### Task description
Extract the first line through the line containing "its imported model." from the listing below, exactly as written.

### Dataset section
---
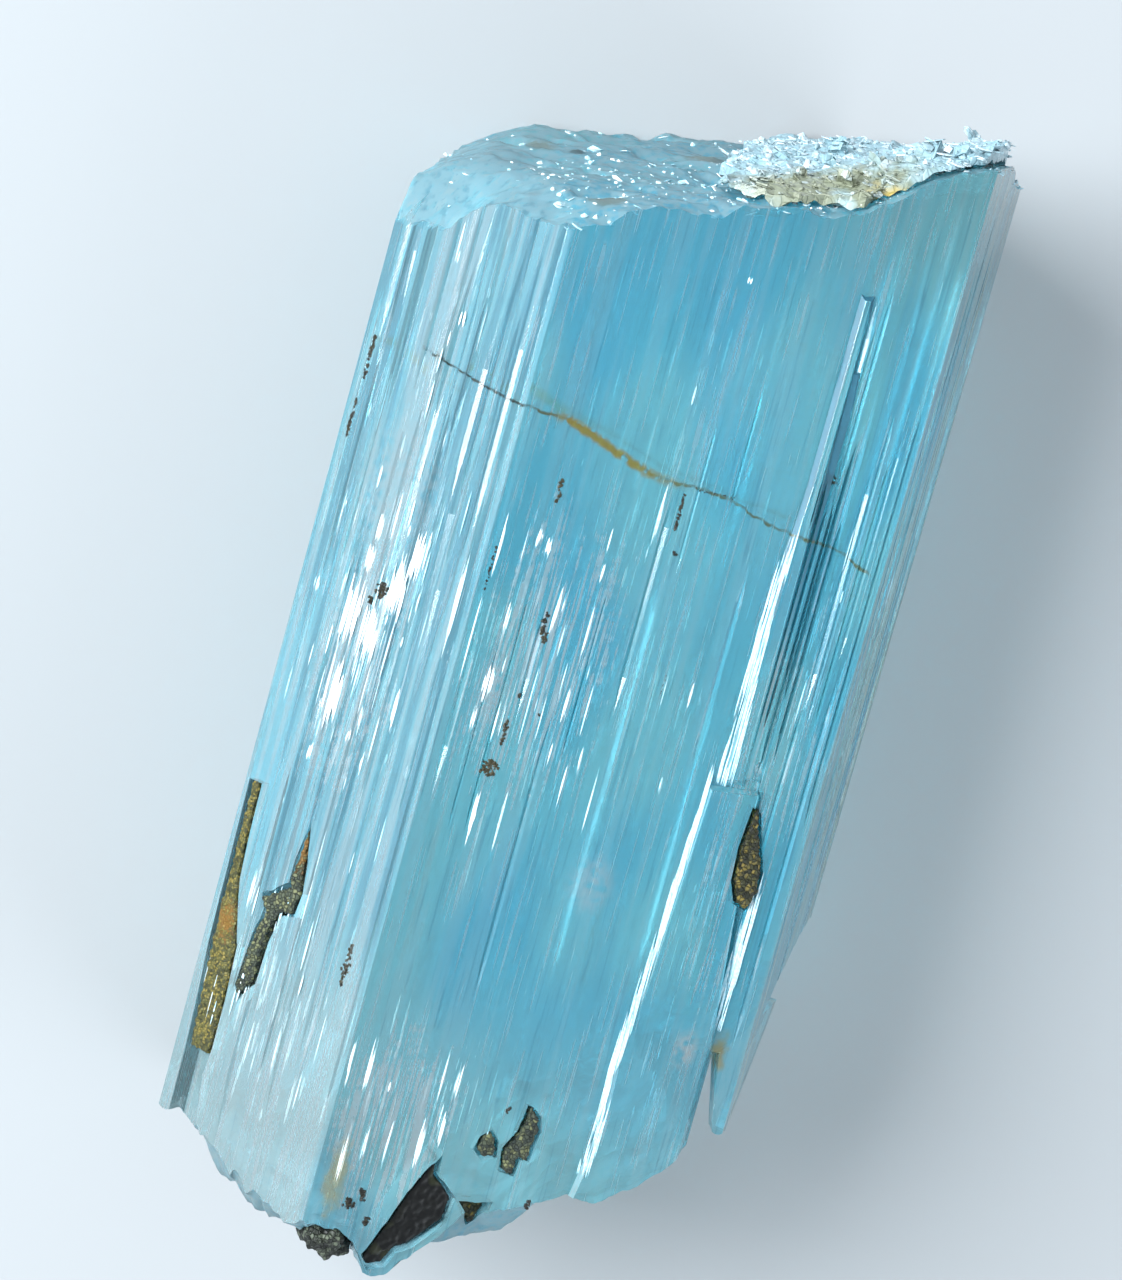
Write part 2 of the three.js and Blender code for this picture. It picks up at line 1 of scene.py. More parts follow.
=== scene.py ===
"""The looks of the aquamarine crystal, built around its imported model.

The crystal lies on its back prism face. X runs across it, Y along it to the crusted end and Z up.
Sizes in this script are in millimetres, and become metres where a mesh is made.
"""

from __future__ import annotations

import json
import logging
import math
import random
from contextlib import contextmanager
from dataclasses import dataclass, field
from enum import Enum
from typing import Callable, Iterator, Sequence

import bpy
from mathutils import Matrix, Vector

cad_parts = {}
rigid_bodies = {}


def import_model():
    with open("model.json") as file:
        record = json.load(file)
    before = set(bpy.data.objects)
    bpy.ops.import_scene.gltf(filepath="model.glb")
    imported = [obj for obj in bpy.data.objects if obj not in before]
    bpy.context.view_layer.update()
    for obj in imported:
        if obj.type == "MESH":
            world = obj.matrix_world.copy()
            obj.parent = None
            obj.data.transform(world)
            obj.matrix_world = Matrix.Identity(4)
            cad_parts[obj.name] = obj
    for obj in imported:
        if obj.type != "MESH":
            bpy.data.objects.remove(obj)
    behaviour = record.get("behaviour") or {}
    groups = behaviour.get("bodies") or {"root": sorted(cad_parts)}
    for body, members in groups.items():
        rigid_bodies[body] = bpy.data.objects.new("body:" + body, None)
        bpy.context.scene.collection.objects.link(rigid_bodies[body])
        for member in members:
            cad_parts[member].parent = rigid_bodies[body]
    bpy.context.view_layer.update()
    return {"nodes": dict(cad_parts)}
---
### Response
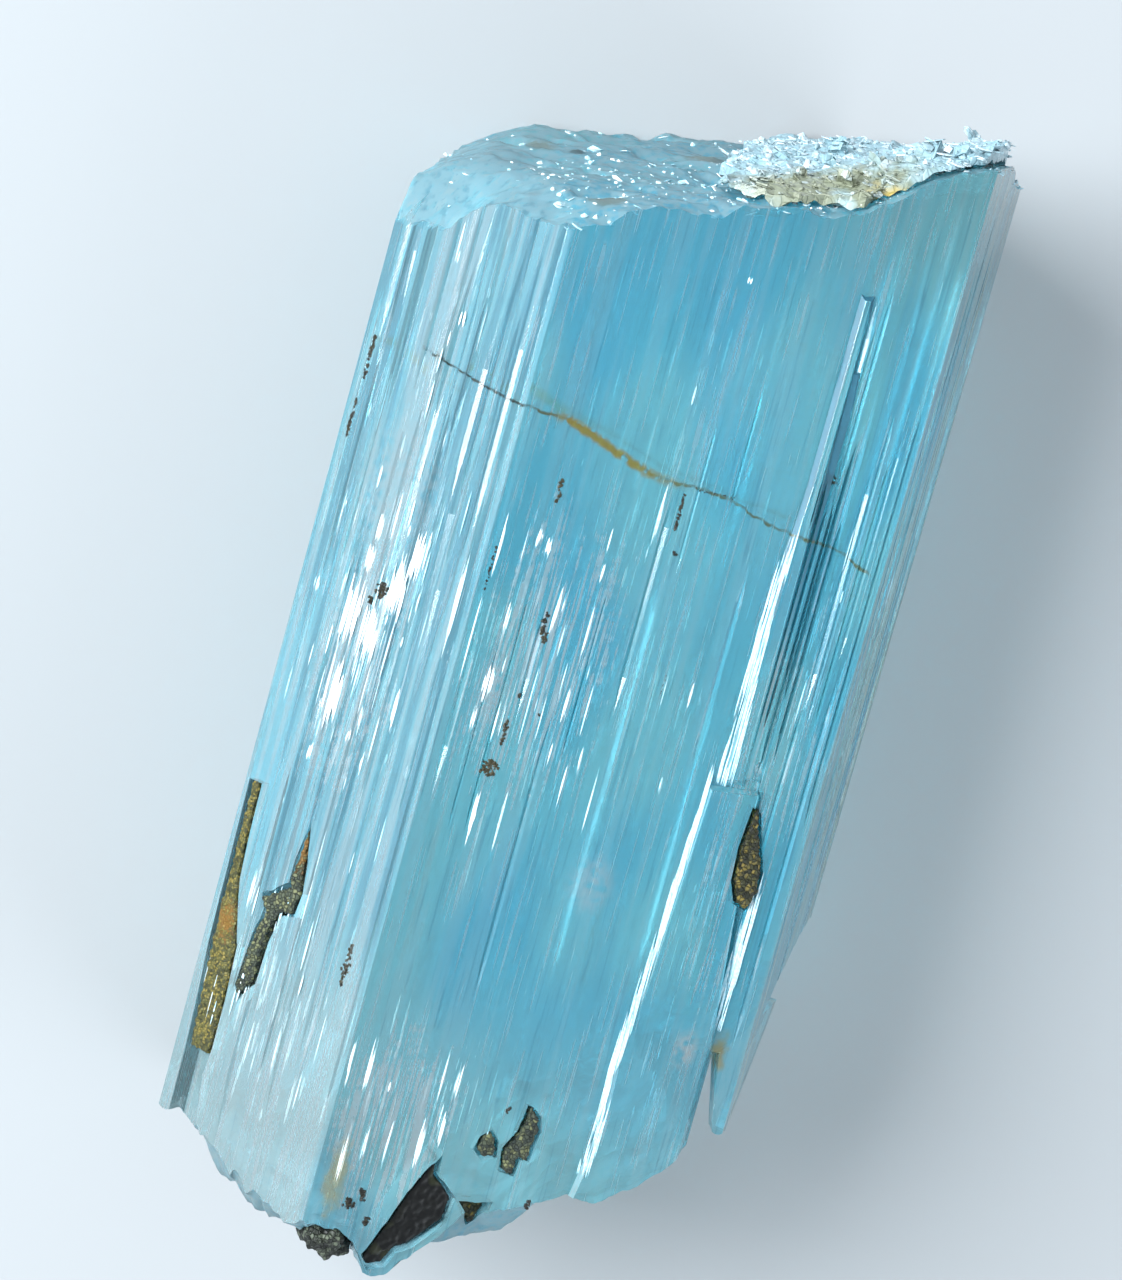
Write part 2 of the three.js and Blender code for this picture. It picks up at line 1 of scene.py. More parts follow.
=== scene.py ===
"""The looks of the aquamarine crystal, built around its imported model.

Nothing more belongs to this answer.